花日和 Hana-biyori

『おおかみこどもの雨と雪』

家族三人で観ました。
私はけっこう泣いていましたが夫はそれほどでもなかった様子。息子(7歳)は、お父さんオオカミが亡くなるあたりからベソをかいていましたが、あとで何処が泣いちゃうところだったのか聞いても「その話はしたくない」と教えてくれませんでした。


初めの、花畑の映像でもう、映画館に見に来てよかったーと思わせる美しさ。
雪山をオオカミ目線で疾走するところも良かった。
雨が子供の時のたよりない可愛らしさや、自立しそうな頃の精悍な横顔が印象的。
それと、ユキの男友達が台風の夜に見せる男らしい発言が素敵。12歳ってこんなにかっこいいのか?
「オオカミ」だからファンタジーっぽいけど、これが「エイズ」とか何かの障害であった場合、周囲の迫害というか、こういう辛さを抱えている人たちはたくさんいるんだろう。異物が住みにくい世の中を描いていて、楽しいだけのおとぎ話ではないので、幅広い年齢層が見て面白いはず。

オオカミこども達を産み育てるハナが、とにかくしなやかで強い。後から考えるとかなり理想化された母親像だわと思うのだけど、映画を見ているときにはハナにかなり共感しているのであまり気にならなかった。自分しかこの子たちの世話をして守る存在がいない、というのはかなりのプレッシャーだし、病院だって、動物病院にも小児科にも連れていけないのだ。精神的にも肉体的にもおかしくなるだろうと思う。
けれども子供は可愛いし、なんとかして必死に自分が産んだいのちを守るという本能に従って行動しているんだという気がした。

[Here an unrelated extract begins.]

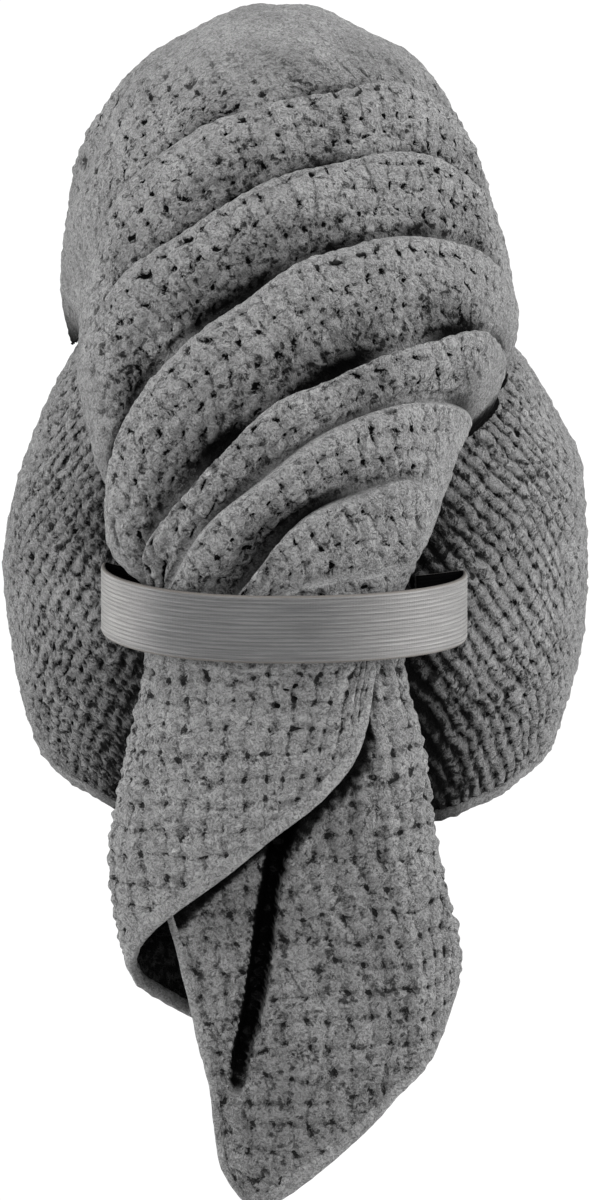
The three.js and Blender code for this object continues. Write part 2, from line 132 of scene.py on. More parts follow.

さらに、このハナという母親の凄さ偉さは、子供たちのオオカミの部分を否定することなく、無事守り育てた上で自分で(オオカミか人間として生きるか)選ぶに任せるところ。もともと偏見の心がまったく無いとダメだし、かなり子供たちを信じていないと出来ないことだ。そりゃあそういう人でないとオオカミ男と恋に落ちないと思うけど。

私も含め、多くの親は子供に好きな道を行ってもらいたいと言いつつも、自分が軌道を作ってやらなくてはと思い込んだり、自分の考えを押し付けたりしがちだと思う。
そういう、子離れが難しそうな人(私)にとって、10歳で雨が分かれていくシーンはかなり泣きどころだ。

子供が精神的に大人で、じゅうぶん自分で正しく物事を判断したり注意したりできると、いつになればはっきりするだろう。いつまでもはっきりしないようにも、いつまでも自分がついてやらなくてはいけないようにも思う。でも、人生って自分一人でも親がついていてもうまく行くとは限らない。
だったら自分の好きなように生きるほうが、親がいつまでもついていて干渉するよりいいんだ。
しかしそれには、やはり子供を信じて、ハナが育てたじゃがいものように土を整えたのちは余計なことはしないで「ほっとく」のがいいんだろう。

土を整えるまでが親の仕事なのかな。それは親が決めるんじゃなくて子供が決めることなのかな。
というような事を思った。

子育てが10年ちょっとで終わったハナは羨ましいような、それじゃもの凄く寂しいような複雑な感じがした。